YOUR GOAL
Below is a block of data; give all of it again word for word.

══ DATA SECTION ══

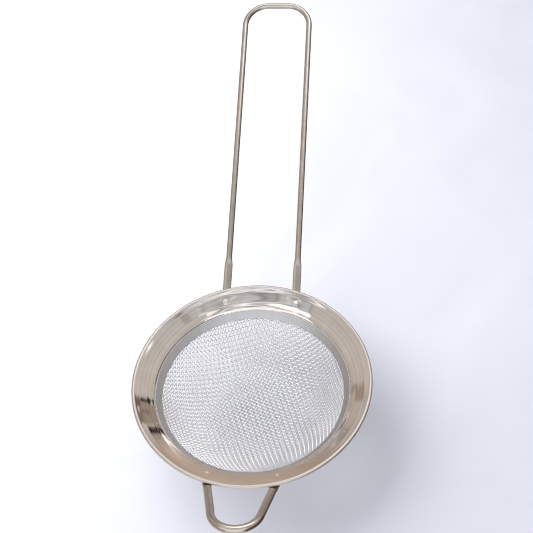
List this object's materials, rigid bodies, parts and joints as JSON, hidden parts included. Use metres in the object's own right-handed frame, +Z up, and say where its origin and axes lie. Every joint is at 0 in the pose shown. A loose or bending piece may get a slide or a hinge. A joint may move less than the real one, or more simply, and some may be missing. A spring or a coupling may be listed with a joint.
{
  "type": "tea strainer",
  "caption": "Small round strainer: conical flange with rolled bead, woven wire cloth bowl in a folded binding ring, hairpin wire handle and a short wire rest.",
  "frame": {"origin": "centre of the rim, in the plane of the rolled bead's centre", "axes": "+Z up out of the bowl's mouth; +Y toward the handle; the short rest points to -Y"},
  "size_m": [0.075, 0.1942, 0.0604],
  "materials": {
    "polished_steel": "polished stainless sheet",
    "satin_steel": "satin rolled stainless strip",
    "wire_cloth": "bright drawn stainless wire, plain weave",
    "bright_wire": "bright drawn stainless wire",
    "weld_metal": "dull spot weld"
  },
  "bodies": {
    "root": {"rim_band": "polished_steel", "binding_ring": "satin_steel", "mesh_bowl": "wire_cloth", "handle_wire": "bright_wire", "rest_wire": "bright_wire", "handle_spot_welds": "weld_metal", "rest_spot_welds": "weld_metal"}
  },
  "joints": []
}
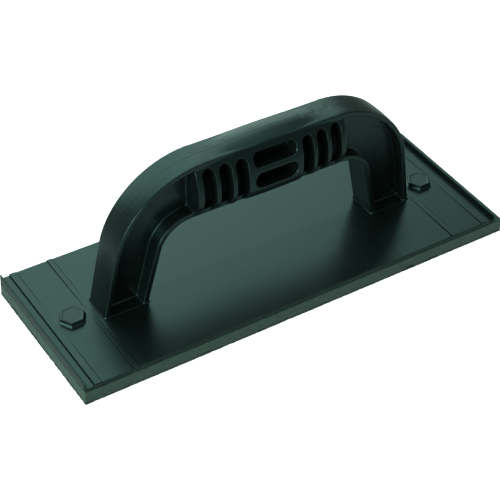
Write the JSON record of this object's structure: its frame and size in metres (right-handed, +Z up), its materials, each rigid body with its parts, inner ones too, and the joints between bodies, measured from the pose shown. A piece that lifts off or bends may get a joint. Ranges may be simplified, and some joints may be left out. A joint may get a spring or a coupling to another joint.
{
  "type": "sanding block",
  "caption": "Hand sanding block with a D-shaped moulded handle, flat base plate, rubber sole, abrasive layer and two hexagon bolts.",
  "frame": {"origin": "on the abrasive face, under the middle of the base plate", "axes": "+X along the block, +Y across it, +Z up through the handle"},
  "size_m": [0.2454, 0.087, 0.0855],
  "materials": {
    "black_plastic": "semi-gloss moulded",
    "black_bolt": "satin black",
    "zinc_steel": "zinc plated",
    "sheet_metal": "mill finish",
    "sole_rubber": "rough cut foam rubber",
    "abrasive": "gritty"
  },
  "bodies": {
    "root": {"handle": "black_plastic", "base_plate": "black_plastic", "left_hex_bolt": "black_bolt", "right_hex_bolt": "black_bolt", "left_sole_nut": "zinc_steel", "right_sole_nut": "zinc_steel", "backing_sheet": "sheet_metal", "rubber_pad": "sole_rubber", "abrasive_sheet": "abrasive"}
  },
  "joints": []
}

═══

RESULT OF THE EXERCISE
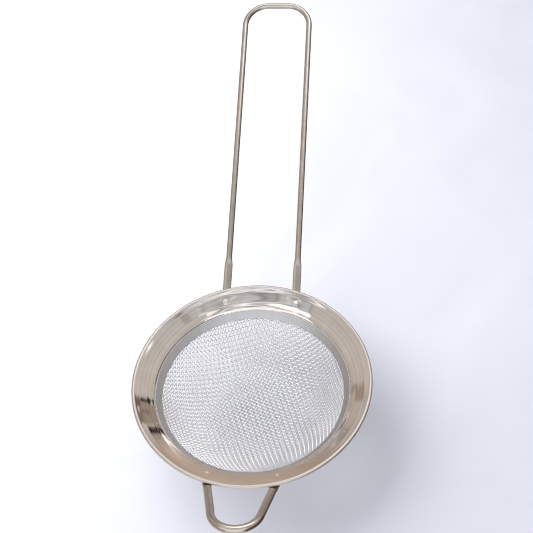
List this object's materials, rigid bodies, parts and joints as JSON, hidden parts included. Use metres in the object's own right-handed frame, +Z up, and say where its origin and axes lie. Every joint is at 0 in the pose shown. A loose or bending piece may get a slide or a hinge. A joint may move less than the real one, or more simply, and some may be missing. A spring or a coupling may be listed with a joint.
{
  "type": "tea strainer",
  "caption": "Small round strainer: conical flange with rolled bead, woven wire cloth bowl in a folded binding ring, hairpin wire handle and a short wire rest.",
  "frame": {"origin": "centre of the rim, in the plane of the rolled bead's centre", "axes": "+Z up out of the bowl's mouth; +Y toward the handle; the short rest points to -Y"},
  "size_m": [0.075, 0.1942, 0.0604],
  "materials": {
    "polished_steel": "polished stainless sheet",
    "satin_steel": "satin rolled stainless strip",
    "wire_cloth": "bright drawn stainless wire, plain weave",
    "bright_wire": "bright drawn stainless wire",
    "weld_metal": "dull spot weld"
  },
  "bodies": {
    "root": {"rim_band": "polished_steel", "binding_ring": "satin_steel", "mesh_bowl": "wire_cloth", "handle_wire": "bright_wire", "rest_wire": "bright_wire", "handle_spot_welds": "weld_metal", "rest_spot_welds": "weld_metal"}
  },
  "joints": []
}
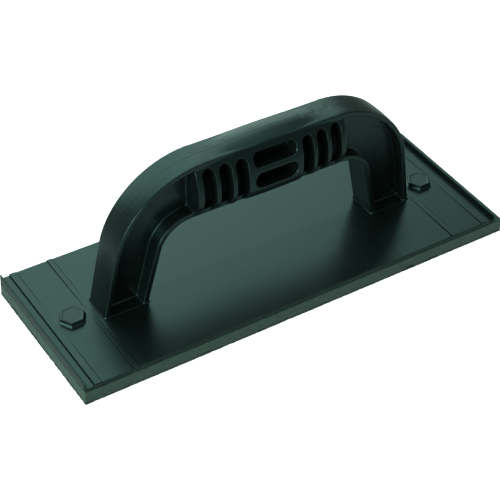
Write the JSON record of this object's structure: its frame and size in metres (right-handed, +Z up), its materials, each rigid body with its parts, inner ones too, and the joints between bodies, measured from the pose shown. A piece that lifts off or bends may get a joint. Ranges may be simplified, and some joints may be left out. A joint may get a spring or a coupling to another joint.
{
  "type": "sanding block",
  "caption": "Hand sanding block with a D-shaped moulded handle, flat base plate, rubber sole, abrasive layer and two hexagon bolts.",
  "frame": {"origin": "on the abrasive face, under the middle of the base plate", "axes": "+X along the block, +Y across it, +Z up through the handle"},
  "size_m": [0.2454, 0.087, 0.0855],
  "materials": {
    "black_plastic": "semi-gloss moulded",
    "black_bolt": "satin black",
    "zinc_steel": "zinc plated",
    "sheet_metal": "mill finish",
    "sole_rubber": "rough cut foam rubber",
    "abrasive": "gritty"
  },
  "bodies": {
    "root": {"handle": "black_plastic", "base_plate": "black_plastic", "left_hex_bolt": "black_bolt", "right_hex_bolt": "black_bolt", "left_sole_nut": "zinc_steel", "right_sole_nut": "zinc_steel", "backing_sheet": "sheet_metal", "rubber_pad": "sole_rubber", "abrasive_sheet": "abrasive"}
  },
  "joints": []
}